When a law barring Illinois defendants from claiming they committed murder after learning the victim’s sexual identity went into effect in early January, that state became the second to enact such legislation.
California was the first state to enact the so-called Gay Panic law in 2014. The year before, the American Bar Association (ABA) unanimously passed a resolution encouraging legislators in all 50 states to pass Gay Panic legislation. Currently, similar laws are pending in New Jersey, Washington State and the District of Columbia.
In an NPR interview after the Gay Panic law he introduced to the Illinois Senate passed 41-0 last May, state Senator Daniel Biss said, “As we continue to take steps to ensure equal rights for those in the gay, lesbian and transgender community, the government must send an unmistakable signal that sexual orientation should never be grounds for committing an act of violence.” Biss, a Democrat, is currently running for Governor of Illinois. Democrat Litesa E. Wallace, who as an Illinois state representative sponsored similar legislation in the state’s House, is seeking to become the state’s Lt. Governor.

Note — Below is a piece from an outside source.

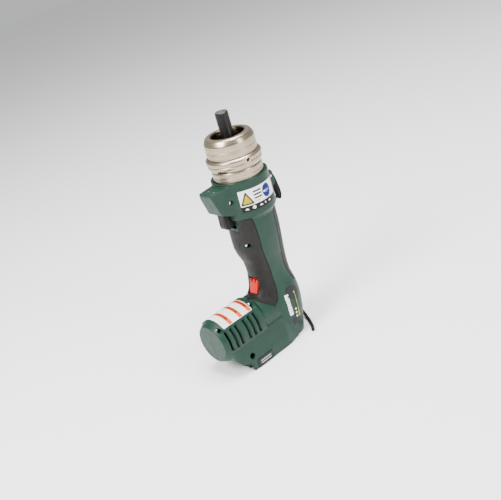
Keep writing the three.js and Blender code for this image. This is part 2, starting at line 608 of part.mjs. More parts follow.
add("battery_terminal_block", terminalBlock(), "black");
[-9, 0, 9].forEach((y, i) => add(`terminal_blade_${i + 1}`, box(50, 76, y - 0.6, y + 0.6, 3, 8.7), "copper"));
add("control_board", box(30, 80, -24, 24, 15, 16.6), "board");
add("collar_label", collarLabel(), "label");
add("motor_label", motorLabel(), "label");
add("foot_name_plate", footPlate(), "plate");
add("side_badge", sideBadge(), "plate");
add("strap_pin", rodY(STRAP.pinR, -8.3, 8.3, STRAP.x, STRAP.pinZ), "steel");
add("strap_loop", strapLoop(), "black");
add("hand_strap", handStrap(), "rubber");

export default part;
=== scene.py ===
import math
import bmesh
import bpy
from mathutils import Matrix, Vector


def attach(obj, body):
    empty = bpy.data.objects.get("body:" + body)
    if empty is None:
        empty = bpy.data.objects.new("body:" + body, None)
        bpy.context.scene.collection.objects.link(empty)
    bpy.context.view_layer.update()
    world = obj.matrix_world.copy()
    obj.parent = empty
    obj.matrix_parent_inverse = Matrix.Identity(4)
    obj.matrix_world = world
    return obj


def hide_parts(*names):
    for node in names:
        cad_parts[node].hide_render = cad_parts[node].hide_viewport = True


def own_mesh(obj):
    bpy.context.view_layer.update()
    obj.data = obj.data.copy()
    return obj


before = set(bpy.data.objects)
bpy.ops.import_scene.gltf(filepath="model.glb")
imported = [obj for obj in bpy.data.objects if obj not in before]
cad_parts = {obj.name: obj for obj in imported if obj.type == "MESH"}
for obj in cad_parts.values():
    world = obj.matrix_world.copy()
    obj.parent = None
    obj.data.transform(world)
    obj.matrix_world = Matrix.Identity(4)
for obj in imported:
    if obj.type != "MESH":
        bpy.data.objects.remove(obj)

MM = 0.001
SEAM_LEFT, SEAM_RIGHT = 0.9, 0.6    # each half of the housing and the grips is cut here
LEVER_PIN = (23.4, 97.6)
LUG_PIN = (-45.5, 229)
LAMP_X, LAMP_Y = 52, 6
BLADES_Y = (-9, 0, 9)
COLLAR_R = 39.6
FOOT_HALF = 38
WALL = 3
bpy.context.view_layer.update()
HOUSING = "housing_body"


def in_scene(name, data):
    ob = bpy.data.objects.new(name, data)
    bpy.context.scene.collection.objects.link(ob)
    return ob


# ---- Camera ----
cam_data = bpy.data.cameras.new("camera")
cam_data.lens = 57.56
cam_data.sensor_width = 36
cam_data.clip_end = 50
cam = in_scene("camera", cam_data)
right = Vector((-0.70956, 0.65530, -0.25906))
up = Vector((-0.46027, -0.15265, 0.87456))
back = right.cross(up).normalized()
turn = Matrix((right, up, back)).transposed().to_4x4()
cam.matrix_world = Matrix.Translation(Vector((0.61151, 0.82384, 0.60023))) @ turn
bpy.context.scene.camera = cam


# ---- Mesh making. Every builder takes millimetres. ----
def mesh_object(name, verts, faces):
    mesh = bpy.data.meshes.new(name)
    mesh.from_pydata([(x * MM, y * MM, z * MM) for x, y, z in verts], [], faces)
    made = bmesh.new()
    made.from_mesh(mesh)
    bmesh.ops.recalc_face_normals(made, faces=made.faces)
    made.to_mesh(mesh)
    made.free()
    return in_scene(name, mesh)


def from_bmesh(name, made):
    """The bmesh as a new object in the scene."""
    mesh = bpy.data.meshes.new(name)
    made.to_mesh(mesh)
    made.free()
    return in_scene(name, mesh)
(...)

Just what is a Gay Panic law? According to Brian C. Johnson, CEO of Equality Illinois, a LGBTQ advocacy group based in Chicago:
“The gay and trans defense allows people charged with murder to claim uncovering the identity of the victim as gay or lesbian made them respond irrationally enough to kill.”
Anthony Michael Kreis, a visiting professor of law at the Chicago-Kent College of Law, says the Gay Panic defense “blames the victim for aspects of their life and that’s patently unfair.” He teaches about family law, employment discrimination, and LGBT rights and the intersection of law and society.
Johnson adds, “Our identity should never be a reason to murder us.”
The recent implementation of Illinois’s Gay Panic law was a “slow progression,” says Johnson. Discussions across the country about the need for such legislation began after Matthew Shepard was murdered in Wyoming in 1998, but it was not until the ABA’s 2013 resolution that those rumblings began to solidify.
In 2015, Johnson’s organization began advocating for the implementation of the Gay Panic law in Illinois. “As our legislators got more educated, it was clear there was great support of this common-sense initiative,” he says.
When Kreis moved to Chicago in 2016, he emailed the Policy Director of Equality Illinois to introduce himself and offer assistance on any matters they might need help with. When Kreis lived in Georgia from 2011 to 2016, he often testified before the Georgia legislature on LGBT issues and he wanted to continue his advocacy efforts in his new home state.
That email led Kreis to become involved in Equality Illinois’s efforts to outlaw the Gay Panic defense in Illinois. He soon discovered the language Illinois was contemplating for the legislation, borrowed from California, “wasn’t the best example of legal writing,” he says. He reworked the proposed law, which eventually passed unanimously.
That victory was monumental in LGBTQ history because it marked the first time LGBTQ Civil Rights legislation passed unanimously on a roll call vote in the United States, says Kreis. Not only did the measure pass without opposition, the state’s Republican governor signed it into law.
He says the successful effort was “testament to the grassroots efforts involved in educating legislators and the community about this issue.”